Au début des années 1980, il développe de nombreux contacts avec le Nicaragua en pleine révolution sandiniste et, particulièrement, avec la Universidad Centro-americana et son centre d’analyse socio-culturelle. La religion est au centre des débats. Comme il l’écrivait, les discussions mêlent « marxistes et chrétiens [faisant] cause commune pour construire une société plus juste ». Au début des années 2000, François Houtart s’engage dans le Forum social international dont le premier rassemblement se déroule à Porto Allegre en 2001 et qui promeut le mouvement altermondialiste. Par cet engagement, il reçoit son deuxième surnom de « pape de l’altermondialisme ».

En 2008, François Houtart est nommé représentant au sein de la Commission Stiglitz sur la crise monétaire et financière mondiale. En 2009, l’Unesco lui décerne le prestigieux Prix Madanjeet Singh pour la promotion de la tolérance et de la non-violence. Mais, en 2010, alors qu’une campagne était en cours pour sa candidature au Prix Nobel de la Paix, une accusation de pédophilie datant de 1970 assombrit son engagement et ses dernières années de vie, accusation qu’il a reconnue en partie — bien que la justice n’ait donné aucune suite vu la prescription des faits.

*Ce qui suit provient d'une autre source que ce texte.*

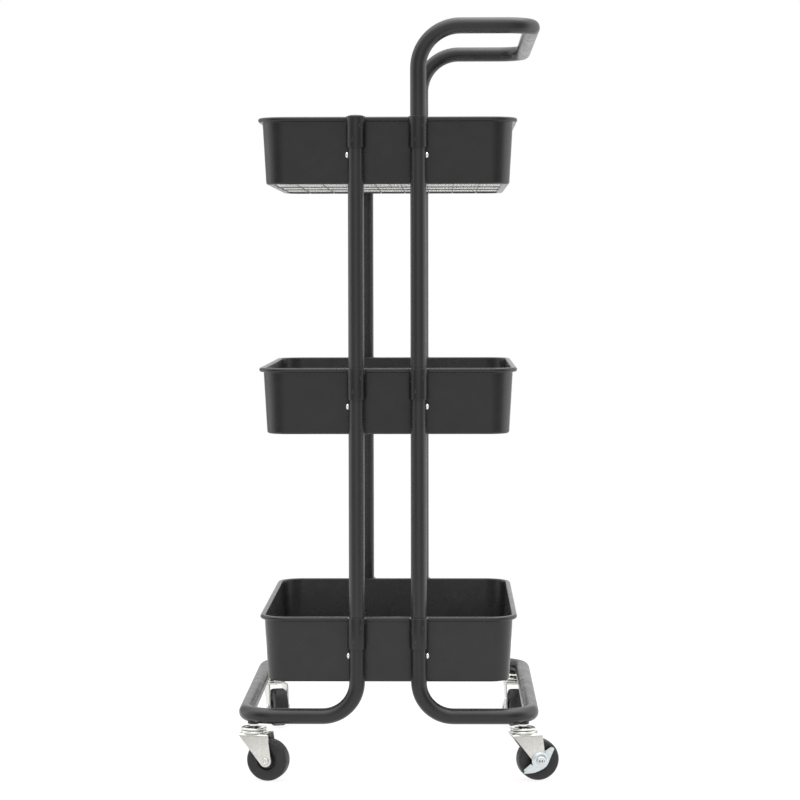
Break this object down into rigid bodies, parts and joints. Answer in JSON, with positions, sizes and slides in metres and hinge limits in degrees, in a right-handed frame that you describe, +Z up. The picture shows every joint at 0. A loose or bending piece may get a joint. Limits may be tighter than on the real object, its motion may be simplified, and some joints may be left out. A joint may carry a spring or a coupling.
{
  "type": "rolling pantry cart",
  "caption": "Rolling pantry cart: deep sheet-metal trays with mesh floors on a bent tube frame with a push handle, standing on swivel casters, some with side brakes.",
  "frame": {"origin": "on the floor, under the middle of the cart's whole footprint with the casters as they stand", "axes": "+Z up; +X across the cart towards the side with the push handle; +Y along the trays, from the front end to the rear end"},
  "size_m": [0.387, 0.417, 0.91],
  "materials": {
    "frame_coat": "satin charcoal powder coat",
    "tray_coat": "satin charcoal powder coat on pressed sheet",
    "mesh": "light grey galvanised fine steel mesh",
    "zinc": "bright zinc plate",
    "screw": "bright plated",
    "wheel": "moulded black, slightly worn tread",
    "plug": "moulded black"
  },
  "bodies": {
    "frame": {"base_tube_left": "frame_coat", "base_tube_right": "frame_coat", "caster_socket_front_left": "frame_coat", "caster_socket_front_right": "frame_coat", "caster_socket_rear_left": "frame_coat", "caster_socket_rear_right": "frame_coat", "caster_stem_front_left": "zinc", "caster_stem_front_right": "zinc", "caster_stem_rear_left": "zinc", "caster_stem_rear_right": "zinc", "end_plug_front": "plug", "end_plug_rear": "plug", "handle_tube": "frame_coat", "mesh_floor_bottom": "mesh", "mesh_floor_middle": "mesh", "mesh_floor_top": "mesh", "screw_bottom_front_left": "screw", "screw_bottom_front_right": "screw", "screw_bottom_rear_left": "screw", "screw_bottom_rear_right": "screw", "screw_middle_front_left": "screw", "screw_middle_front_right": "screw", "screw_middle_rear_left": "screw", "screw_middle_rear_right": "screw", "screw_top_front_left": "screw", "screw_top_front_right": "screw", "screw_top_rear_left": "screw", "screw_top_rear_right": "screw", "support_grid_bottom": "frame_coat", "support_grid_middle": "frame_coat", "support_grid_top": "frame_coat", "tray_bottom": "tray_coat", "tray_middle": "tray_coat", "tray_top": "tray_coat", "upright_lower_front_left": "frame_coat", "upright_lower_front_right": "frame_coat", "upright_lower_rear_left": "frame_coat", "upright_lower_rear_right": "frame_coat", "upright_upper_front_left": "frame_coat", "upright_upper_front_right": "frame_coat", "upright_upper_rear_left": "frame_coat", "upright_upper_rear_right": "frame_coat"},
    "fork_front_left": {"caster_fork_front_left": "zinc", "caster_axle_front_left": "zinc"},
    "wheel_front_left": {"caster_wheel_front_left": "wheel"},
    "fork_front_right": {"caster_fork_front_right": "zinc", "caster_axle_front_right": "zinc"},
    "wheel_front_right": {"caster_wheel_front_right": "wheel"},
    "brake_front_right": {"brake_lever_front_right": "zinc"},
    "fork_rear_left": {"caster_fork_rear_left": "zinc", "caster_axle_rear_left": "zinc"},
    "wheel_rear_left": {"caster_wheel_rear_left": "wheel"},
    "fork_rear_right": {"caster_fork_rear_right": "zinc", "caster_axle_rear_right": "zinc"},
    "wheel_rear_right": {"caster_wheel_rear_right": "wheel"},
    "brake_rear_right": {"brake_lever_rear_right": "zinc"}
  },
  "joints": [
    {"name": "swivel_front_left", "type": "hinge", "parent": "frame", "child": "fork_front_left", "pos_m": [-0.17371, -0.18725, 0.06], "axis": [0, 0, 1], "continuous": true},
    {"name": "roll_front_left", "type": "hinge", "parent": "fork_front_left", "child": "wheel_front_left", "pos_m": [-0.15618, -0.1913, 0.025], "axis": [0.225, 0.9744, 0], "continuous": true},
    {"name": "swivel_front_right", "type": "hinge", "parent": "frame", "child": "fork_front_right", "pos_m": [0.14978, -0.18725, 0.06], "axis": [0, 0, 1], "continuous": true},
    {"name": "roll_front_right", "type": "hinge", "parent": "fork_front_right", "child": "wheel_front_right", "pos_m": [0.16739, -0.18351, 0.025], "axis": [-0.2079, 0.9781, 0], "continuous": true},
    {"name": "swivel_rear_left", "type": "hinge", "parent": "frame", "child": "fork_rear_left", "pos_m": [-0.17371, 0.18725, 0.06], "axis": [0, 0, 1], "continuous": true},
    {"name": "roll_rear_left", "type": "hinge", "parent": "fork_rear_left", "child": "wheel_rear_left", "pos_m": [-0.16845, 0.17003, 0.025], "axis": [0.9563, 0.2924, 0], "continuous": true},
    {"name": "swivel_rear_right", "type": "hinge", "parent": "frame", "child": "fork_rear_right", "pos_m": [0.14978, 0.18725, 0.06], "axis": [0, 0, 1], "continuous": true},
    {"name": "roll_rear_right", "type": "hinge", "parent": "fork_rear_right", "child": "wheel_rear_right", "pos_m": [0.15104, 0.16929, 0.025], "axis": [0.9976, 0.0698, 0], "continuous": true},
    {"name": "brake_front_right", "type": "hinge", "parent": "fork_front_right", "child": "brake_front_right", "pos_m": [0.16739, -0.18351, 0.025], "axis": [-0.2079, 0.9781, 0], "range_deg": [0, 40]},
    {"name": "brake_rear_right", "type": "hinge", "parent": "fork_rear_right", "child": "brake_rear_right", "pos_m": [0.15104, 0.16929, 0.025], "axis": [0.9976, 0.0698, 0], "range_deg": [0, 40]}
  ]
}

François Houtart a vécu ses dernières années à l’Instituto de Altos Estudios Nacionales à Quito (Équateur) où il a continué ses divers engagements sociaux, politiques et intellectuels. L’Instituto de Quito a inauguré en juillet 2016 la chaire François Houtart sur l’Amazonie en son honneur. François Houtart était un intellectuel engagé et solidaire. Durant toute sa vie, il a gardé un regard critique, affuté et « actuel » sur les enjeux contemporains pour plus de justices sociales. Il a toujours tenté d’influer sur les luttes de « son » temps, c’est à dire le temps dans lequel il vivait.

Caroline Sappia (Université catholique de Louvain).